### THE REQUEST:
Locate each line below that includes "model" and reproduce it.

>> Start

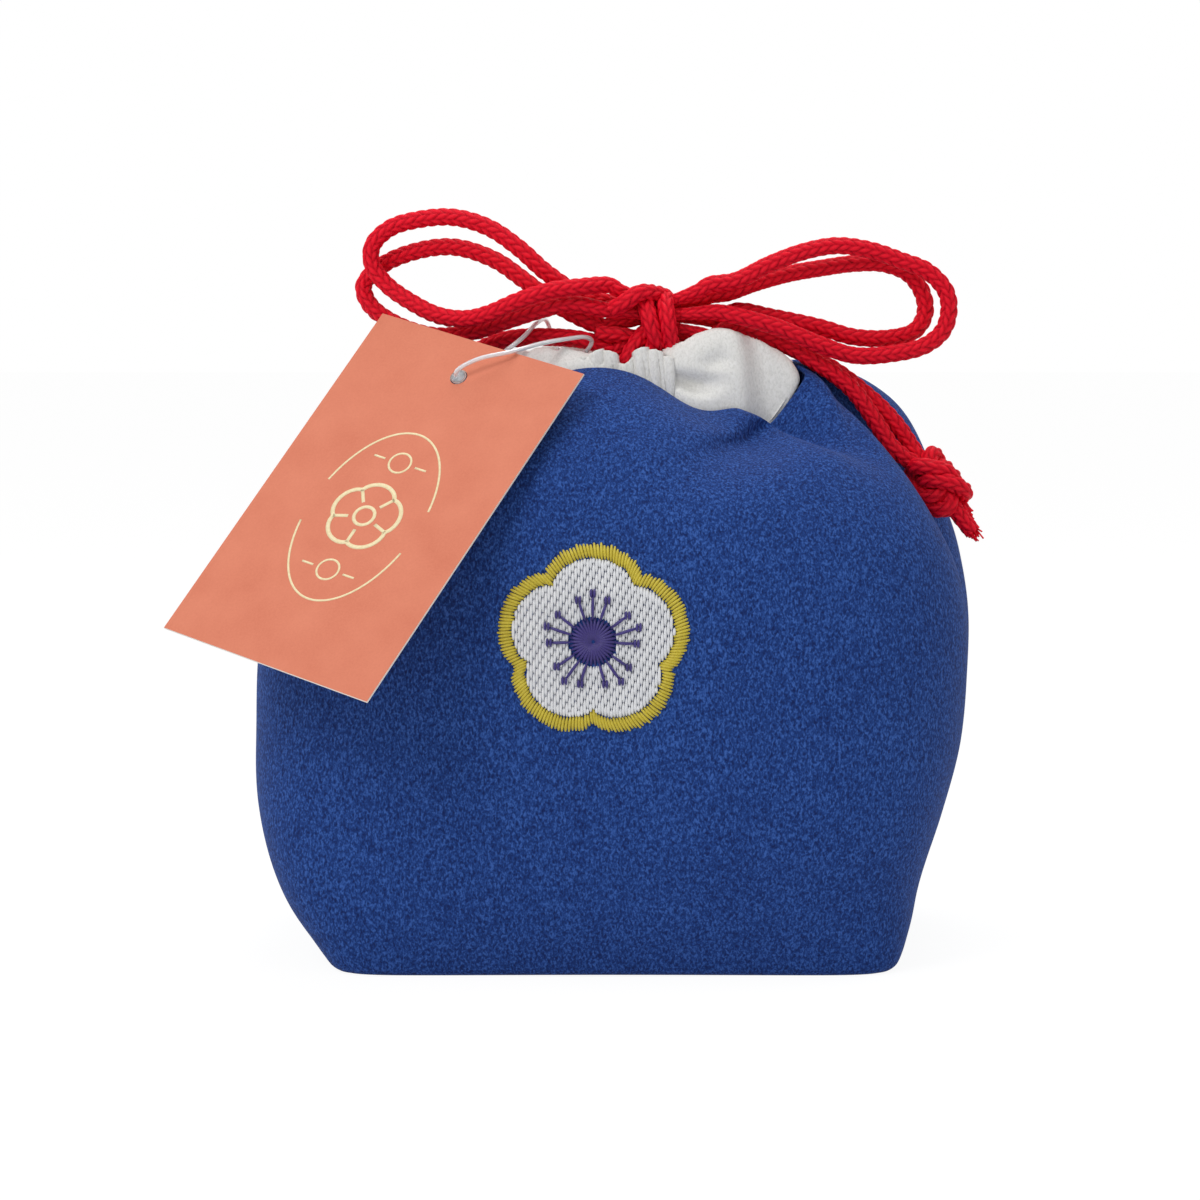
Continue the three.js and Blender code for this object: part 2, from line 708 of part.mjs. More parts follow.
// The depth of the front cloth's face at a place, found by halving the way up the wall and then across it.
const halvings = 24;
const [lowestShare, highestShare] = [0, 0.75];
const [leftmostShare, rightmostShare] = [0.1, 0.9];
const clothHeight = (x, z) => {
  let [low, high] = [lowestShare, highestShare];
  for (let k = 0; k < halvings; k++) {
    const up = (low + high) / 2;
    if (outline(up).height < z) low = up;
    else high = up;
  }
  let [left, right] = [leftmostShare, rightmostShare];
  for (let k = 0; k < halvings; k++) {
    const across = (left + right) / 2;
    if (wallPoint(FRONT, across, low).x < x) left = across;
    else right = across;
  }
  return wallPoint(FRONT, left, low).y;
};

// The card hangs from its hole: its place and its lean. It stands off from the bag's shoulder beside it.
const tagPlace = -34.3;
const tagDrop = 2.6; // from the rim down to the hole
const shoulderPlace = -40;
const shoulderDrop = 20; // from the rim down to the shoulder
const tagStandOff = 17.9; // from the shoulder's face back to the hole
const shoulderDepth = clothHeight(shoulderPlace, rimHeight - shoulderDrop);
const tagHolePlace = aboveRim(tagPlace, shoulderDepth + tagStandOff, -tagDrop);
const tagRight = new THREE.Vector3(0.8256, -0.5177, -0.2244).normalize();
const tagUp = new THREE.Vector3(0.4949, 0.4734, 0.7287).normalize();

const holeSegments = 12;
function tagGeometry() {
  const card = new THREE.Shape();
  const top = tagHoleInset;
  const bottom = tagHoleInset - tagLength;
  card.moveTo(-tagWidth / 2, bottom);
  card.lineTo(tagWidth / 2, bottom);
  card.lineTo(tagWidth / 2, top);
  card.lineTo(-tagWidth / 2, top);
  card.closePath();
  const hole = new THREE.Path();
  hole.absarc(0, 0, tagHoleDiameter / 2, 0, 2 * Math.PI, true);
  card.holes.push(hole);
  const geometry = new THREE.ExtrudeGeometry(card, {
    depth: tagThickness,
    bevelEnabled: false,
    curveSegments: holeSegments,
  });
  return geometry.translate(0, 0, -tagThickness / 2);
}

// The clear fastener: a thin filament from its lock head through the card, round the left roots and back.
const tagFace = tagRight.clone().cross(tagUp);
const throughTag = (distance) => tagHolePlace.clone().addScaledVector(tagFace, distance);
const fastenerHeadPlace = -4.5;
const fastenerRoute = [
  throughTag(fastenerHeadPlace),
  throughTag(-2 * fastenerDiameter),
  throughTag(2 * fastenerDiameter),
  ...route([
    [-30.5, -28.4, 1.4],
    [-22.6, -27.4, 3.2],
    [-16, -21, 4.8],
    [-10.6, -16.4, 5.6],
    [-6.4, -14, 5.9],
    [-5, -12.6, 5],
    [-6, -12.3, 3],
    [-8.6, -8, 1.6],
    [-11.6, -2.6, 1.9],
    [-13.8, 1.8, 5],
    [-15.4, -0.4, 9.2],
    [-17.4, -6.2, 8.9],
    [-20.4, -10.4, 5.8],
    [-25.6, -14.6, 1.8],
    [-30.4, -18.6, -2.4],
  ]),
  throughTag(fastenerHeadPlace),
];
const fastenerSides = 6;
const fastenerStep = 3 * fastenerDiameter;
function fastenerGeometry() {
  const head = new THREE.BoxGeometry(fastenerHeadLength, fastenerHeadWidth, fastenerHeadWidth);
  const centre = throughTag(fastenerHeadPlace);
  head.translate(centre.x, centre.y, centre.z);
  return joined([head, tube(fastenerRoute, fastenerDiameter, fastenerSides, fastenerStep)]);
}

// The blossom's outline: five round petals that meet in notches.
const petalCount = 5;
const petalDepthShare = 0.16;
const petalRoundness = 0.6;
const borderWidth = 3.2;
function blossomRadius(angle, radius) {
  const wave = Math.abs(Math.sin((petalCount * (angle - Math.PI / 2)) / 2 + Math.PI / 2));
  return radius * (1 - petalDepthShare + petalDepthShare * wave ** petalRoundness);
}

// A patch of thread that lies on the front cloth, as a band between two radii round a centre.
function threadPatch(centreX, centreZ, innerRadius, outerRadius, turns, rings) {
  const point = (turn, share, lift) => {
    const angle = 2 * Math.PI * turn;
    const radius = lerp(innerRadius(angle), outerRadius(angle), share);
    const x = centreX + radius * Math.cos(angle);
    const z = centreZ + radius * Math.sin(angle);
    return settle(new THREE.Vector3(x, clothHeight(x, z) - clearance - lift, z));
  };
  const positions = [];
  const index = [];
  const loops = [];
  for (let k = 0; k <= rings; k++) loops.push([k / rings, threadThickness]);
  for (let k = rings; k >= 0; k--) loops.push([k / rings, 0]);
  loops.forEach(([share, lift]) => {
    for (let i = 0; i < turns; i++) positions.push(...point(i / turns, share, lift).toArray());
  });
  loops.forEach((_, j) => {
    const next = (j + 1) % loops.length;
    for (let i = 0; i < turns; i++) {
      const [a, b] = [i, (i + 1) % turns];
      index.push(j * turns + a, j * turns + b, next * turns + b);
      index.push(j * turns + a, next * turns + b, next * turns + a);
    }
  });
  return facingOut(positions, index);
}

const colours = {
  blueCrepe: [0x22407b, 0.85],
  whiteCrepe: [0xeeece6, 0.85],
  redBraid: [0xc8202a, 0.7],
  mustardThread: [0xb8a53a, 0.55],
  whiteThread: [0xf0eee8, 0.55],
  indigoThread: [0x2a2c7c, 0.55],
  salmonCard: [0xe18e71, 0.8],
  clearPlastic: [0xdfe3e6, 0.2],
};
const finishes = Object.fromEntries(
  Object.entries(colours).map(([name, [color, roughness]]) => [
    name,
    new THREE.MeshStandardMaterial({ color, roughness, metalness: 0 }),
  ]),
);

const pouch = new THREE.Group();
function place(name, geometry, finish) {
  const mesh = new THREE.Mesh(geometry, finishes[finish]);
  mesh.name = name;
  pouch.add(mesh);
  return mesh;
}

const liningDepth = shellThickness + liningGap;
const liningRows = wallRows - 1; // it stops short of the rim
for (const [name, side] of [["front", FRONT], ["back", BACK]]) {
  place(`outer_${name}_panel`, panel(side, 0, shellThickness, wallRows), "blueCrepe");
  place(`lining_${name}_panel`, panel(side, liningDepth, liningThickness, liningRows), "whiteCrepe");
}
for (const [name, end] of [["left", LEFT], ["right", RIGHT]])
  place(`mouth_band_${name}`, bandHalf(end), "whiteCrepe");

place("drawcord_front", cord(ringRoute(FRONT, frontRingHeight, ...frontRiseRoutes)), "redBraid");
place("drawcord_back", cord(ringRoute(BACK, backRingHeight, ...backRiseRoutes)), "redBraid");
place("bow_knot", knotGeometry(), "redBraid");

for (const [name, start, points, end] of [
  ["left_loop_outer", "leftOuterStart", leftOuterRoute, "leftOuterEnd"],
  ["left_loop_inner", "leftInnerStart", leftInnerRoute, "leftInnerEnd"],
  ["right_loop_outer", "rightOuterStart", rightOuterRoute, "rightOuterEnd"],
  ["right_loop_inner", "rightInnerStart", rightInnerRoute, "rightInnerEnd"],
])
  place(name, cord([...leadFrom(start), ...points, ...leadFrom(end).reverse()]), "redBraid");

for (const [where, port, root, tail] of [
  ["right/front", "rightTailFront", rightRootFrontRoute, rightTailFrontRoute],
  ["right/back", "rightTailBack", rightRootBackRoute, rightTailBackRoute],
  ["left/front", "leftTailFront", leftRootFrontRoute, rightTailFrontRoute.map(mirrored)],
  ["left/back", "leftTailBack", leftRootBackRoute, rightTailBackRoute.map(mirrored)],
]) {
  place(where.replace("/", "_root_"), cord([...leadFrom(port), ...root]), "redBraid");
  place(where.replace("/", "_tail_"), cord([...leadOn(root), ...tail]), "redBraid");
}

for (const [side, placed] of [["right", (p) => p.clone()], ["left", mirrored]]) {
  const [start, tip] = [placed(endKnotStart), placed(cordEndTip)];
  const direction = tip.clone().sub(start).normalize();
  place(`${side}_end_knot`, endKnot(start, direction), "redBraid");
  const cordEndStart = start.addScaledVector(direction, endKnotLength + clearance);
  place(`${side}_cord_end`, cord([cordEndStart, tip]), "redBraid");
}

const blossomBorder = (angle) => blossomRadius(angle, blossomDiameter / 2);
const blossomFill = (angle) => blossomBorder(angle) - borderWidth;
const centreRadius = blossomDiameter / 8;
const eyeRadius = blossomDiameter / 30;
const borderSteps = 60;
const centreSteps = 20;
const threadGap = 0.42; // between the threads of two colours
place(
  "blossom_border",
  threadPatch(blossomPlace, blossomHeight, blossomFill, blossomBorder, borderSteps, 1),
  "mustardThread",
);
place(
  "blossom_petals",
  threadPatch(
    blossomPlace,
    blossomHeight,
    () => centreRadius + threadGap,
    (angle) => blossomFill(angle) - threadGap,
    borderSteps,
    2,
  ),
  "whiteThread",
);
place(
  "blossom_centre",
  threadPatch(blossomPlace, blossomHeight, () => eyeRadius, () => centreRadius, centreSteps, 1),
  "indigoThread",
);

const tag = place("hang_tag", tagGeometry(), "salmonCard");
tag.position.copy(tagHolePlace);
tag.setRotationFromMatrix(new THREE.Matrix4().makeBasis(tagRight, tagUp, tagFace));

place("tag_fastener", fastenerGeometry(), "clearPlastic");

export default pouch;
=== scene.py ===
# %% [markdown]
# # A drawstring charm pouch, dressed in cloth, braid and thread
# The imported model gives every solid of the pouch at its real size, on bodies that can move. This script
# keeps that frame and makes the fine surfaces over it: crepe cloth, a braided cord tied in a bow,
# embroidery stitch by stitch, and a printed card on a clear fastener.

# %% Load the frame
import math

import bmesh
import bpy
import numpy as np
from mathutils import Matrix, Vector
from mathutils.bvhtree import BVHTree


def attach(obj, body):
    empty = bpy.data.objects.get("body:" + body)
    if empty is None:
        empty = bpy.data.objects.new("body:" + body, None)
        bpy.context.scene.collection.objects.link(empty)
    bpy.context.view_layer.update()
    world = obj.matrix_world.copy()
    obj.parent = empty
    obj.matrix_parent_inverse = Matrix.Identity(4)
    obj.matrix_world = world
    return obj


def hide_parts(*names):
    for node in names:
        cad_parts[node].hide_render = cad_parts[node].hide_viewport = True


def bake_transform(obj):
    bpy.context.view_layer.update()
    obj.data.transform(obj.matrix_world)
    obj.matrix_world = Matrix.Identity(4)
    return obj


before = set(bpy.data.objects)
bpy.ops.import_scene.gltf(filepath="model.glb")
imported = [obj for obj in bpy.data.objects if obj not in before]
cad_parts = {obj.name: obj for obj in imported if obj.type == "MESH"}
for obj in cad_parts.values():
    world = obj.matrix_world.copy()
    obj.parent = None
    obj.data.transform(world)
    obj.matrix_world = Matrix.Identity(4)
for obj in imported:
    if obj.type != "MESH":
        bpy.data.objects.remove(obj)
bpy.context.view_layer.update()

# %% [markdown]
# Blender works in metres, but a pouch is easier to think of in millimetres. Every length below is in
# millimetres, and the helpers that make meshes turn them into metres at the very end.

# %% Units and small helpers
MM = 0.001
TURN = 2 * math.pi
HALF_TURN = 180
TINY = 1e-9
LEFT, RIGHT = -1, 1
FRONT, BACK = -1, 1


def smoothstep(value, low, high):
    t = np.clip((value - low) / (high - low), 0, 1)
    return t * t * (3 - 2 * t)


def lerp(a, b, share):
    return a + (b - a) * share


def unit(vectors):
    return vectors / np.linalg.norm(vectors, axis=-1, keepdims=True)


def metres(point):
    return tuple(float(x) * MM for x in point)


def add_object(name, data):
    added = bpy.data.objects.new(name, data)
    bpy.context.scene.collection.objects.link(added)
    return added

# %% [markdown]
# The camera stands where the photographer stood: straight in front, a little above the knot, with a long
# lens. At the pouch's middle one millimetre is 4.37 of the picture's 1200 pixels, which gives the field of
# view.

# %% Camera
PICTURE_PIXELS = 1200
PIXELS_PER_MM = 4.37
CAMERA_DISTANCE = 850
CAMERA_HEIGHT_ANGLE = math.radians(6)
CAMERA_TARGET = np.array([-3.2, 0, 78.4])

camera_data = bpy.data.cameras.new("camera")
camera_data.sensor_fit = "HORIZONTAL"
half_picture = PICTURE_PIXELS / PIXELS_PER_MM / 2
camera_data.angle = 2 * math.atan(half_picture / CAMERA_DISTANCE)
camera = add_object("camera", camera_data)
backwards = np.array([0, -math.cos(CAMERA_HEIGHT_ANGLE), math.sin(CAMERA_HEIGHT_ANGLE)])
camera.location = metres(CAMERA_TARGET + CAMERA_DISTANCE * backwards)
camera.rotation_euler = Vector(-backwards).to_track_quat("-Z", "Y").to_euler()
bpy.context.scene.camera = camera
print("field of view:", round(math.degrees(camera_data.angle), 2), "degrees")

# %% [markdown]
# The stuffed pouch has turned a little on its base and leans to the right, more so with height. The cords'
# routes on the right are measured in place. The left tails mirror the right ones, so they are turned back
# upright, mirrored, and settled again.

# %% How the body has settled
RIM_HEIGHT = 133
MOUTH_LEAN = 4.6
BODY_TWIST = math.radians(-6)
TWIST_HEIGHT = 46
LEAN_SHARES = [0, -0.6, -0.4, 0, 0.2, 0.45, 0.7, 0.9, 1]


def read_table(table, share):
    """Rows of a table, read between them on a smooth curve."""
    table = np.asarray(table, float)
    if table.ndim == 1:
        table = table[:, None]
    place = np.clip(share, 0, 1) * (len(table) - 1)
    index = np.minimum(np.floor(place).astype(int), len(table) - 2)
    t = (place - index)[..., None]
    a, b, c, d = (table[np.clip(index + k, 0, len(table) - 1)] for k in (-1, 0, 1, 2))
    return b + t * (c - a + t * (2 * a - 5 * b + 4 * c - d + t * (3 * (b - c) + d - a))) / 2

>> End

### REPLY TO THE EXERCISE:
# The imported model gives every solid of the pouch at its real size, on bodies that can move. This script
bpy.ops.import_scene.gltf(filepath="model.glb")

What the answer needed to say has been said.